At work things get broken. Some break in the store, and others break in transit. A basic fact of retail life.

This angel, which you can’t see entirely, had a wing broken on the way to stuff. She holds a bird, and the base she is standing on is simply inscribed with the word “peace”. She was cast as one piece – wings and all – in all-weather resin. She stands almost 3 feet tall.

I seldom bring broken things home from stuff. Not because I don’t enjoy the things we sell – broken or whole – but because I am not crafty and don’t salvage broken things very well. I can re-purpose things beautifully however – pitchers as vases, wind turbines as sculpture, vintage soda boxes as recycling bins – and our house is full of those playful and useful twists.

But when I found this angel in two pieces in the shipping box, I knew she was going home for a little artistic triage. One wing was broken off, and right then I knew exactly what she would look like when I was done. I knew I could take a hacksaw to the other wing and, from there, fill the holes with twigs to make her fly again. The hacksaw part was easy. It was the twig part that took six months to achieve from the date of her second amputation.

My angel and her new wings at peace in the snow.

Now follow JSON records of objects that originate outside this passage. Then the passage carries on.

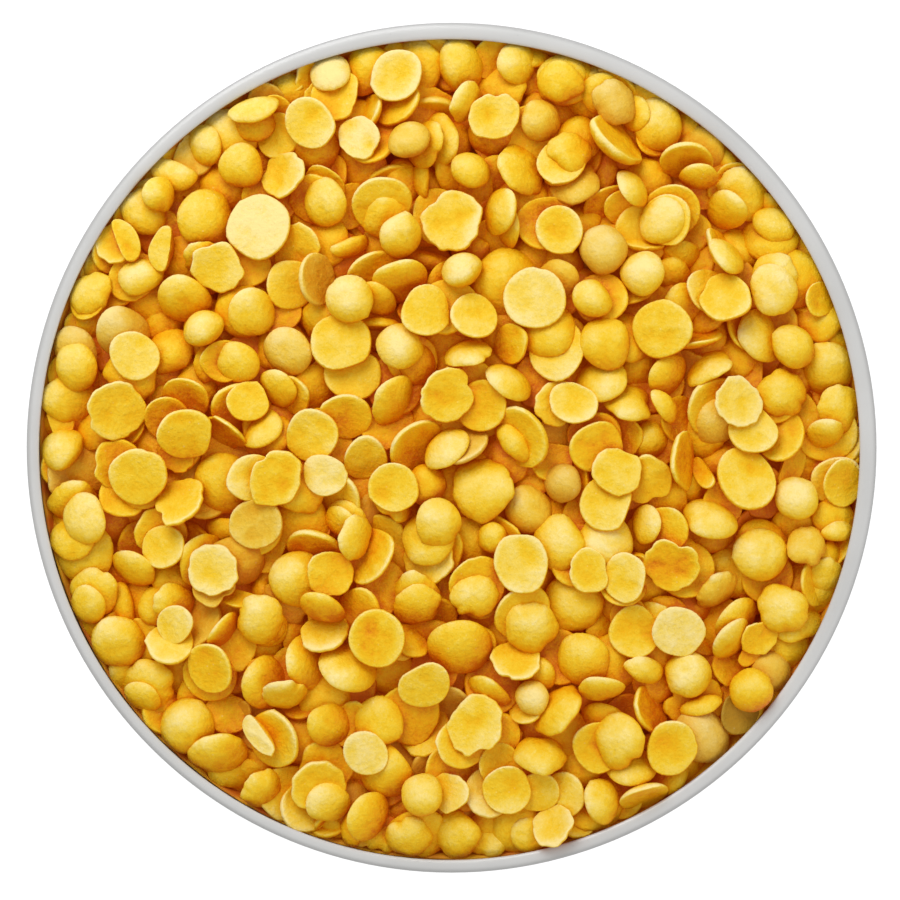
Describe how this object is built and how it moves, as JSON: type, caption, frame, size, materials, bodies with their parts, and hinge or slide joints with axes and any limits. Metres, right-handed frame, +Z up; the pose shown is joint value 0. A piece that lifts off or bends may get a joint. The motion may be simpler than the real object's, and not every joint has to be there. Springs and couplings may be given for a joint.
{
  "type": "dish of dry split lentils",
  "caption": "Small round dish of pale grey enamelled steel with a rolled rim, heaped with dry split yellow lentils.",
  "frame": {"origin": "on the dish's axis, in the plane of its flat foot", "axes": "+Z up along the dish's axis, out of its mouth; +Y is the top of the picture and +X its right"},
  "size_m": [0.0834, 0.0834, 0.0295],
  "materials": {
    "enamel": "gloss enamel",
    "lentil": "dry, slightly waxy and powdery"
  },
  "bodies": {
    "root": {"dish": "enamel", "lentils": "lentil"}
  },
  "joints": []
}
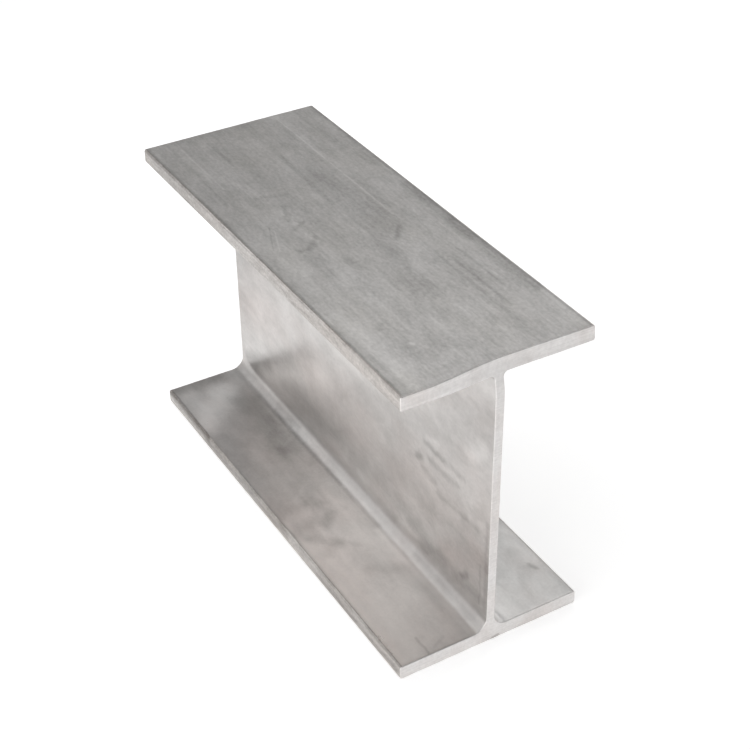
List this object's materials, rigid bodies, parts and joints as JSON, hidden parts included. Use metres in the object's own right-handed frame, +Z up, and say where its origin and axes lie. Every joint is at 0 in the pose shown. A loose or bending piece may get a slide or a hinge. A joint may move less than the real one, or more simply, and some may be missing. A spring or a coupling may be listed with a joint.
{
  "type": "stainless steel h beam",
  "caption": "Short sawn length of stainless steel H section with parallel flanges, a thin web, root fillets and a dull mill finish.",
  "frame": {"origin": "middle of the lower flange's underside, halfway along the length, on the floor that the piece rests on", "axes": "+X along the length towards the sawn end nearest the camera in the picture, +Y across the flanges away from the side seen in the picture, +Z up the web"},
  "size_m": [0.32, 0.125, 0.203],
  "materials": {
    "stainless_steel": "hot rolled, annealed and pickled; dull mill surface with lengthwise roll marks, paler sawn ends"
  },
  "bodies": {
    "root": {"h_beam": "stainless_steel"}
  },
  "joints": []
}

I wasn’t happy with my initial twig findings. I went looking but never found just what I was looking for – pretty much the case when you’re hunting for something specific that you have seen only in your mind’s eye. Then, on a walk with my dog on a still chilly spring morning, I found the trimmings from pruning in the little arboretum just south of the main shelter house at Loose Park. I knew they were perfect. I was also pretty sure I would not really be able to decide right them what few small pieces I needed, so I took the whole pile. My type A personality was in full bloom while I was wrapping them in a cotton sheet and delicately shoving them into my car. The dog didn’t even blink when I made him ride in the front seat with me so as to not hurt the trimmings.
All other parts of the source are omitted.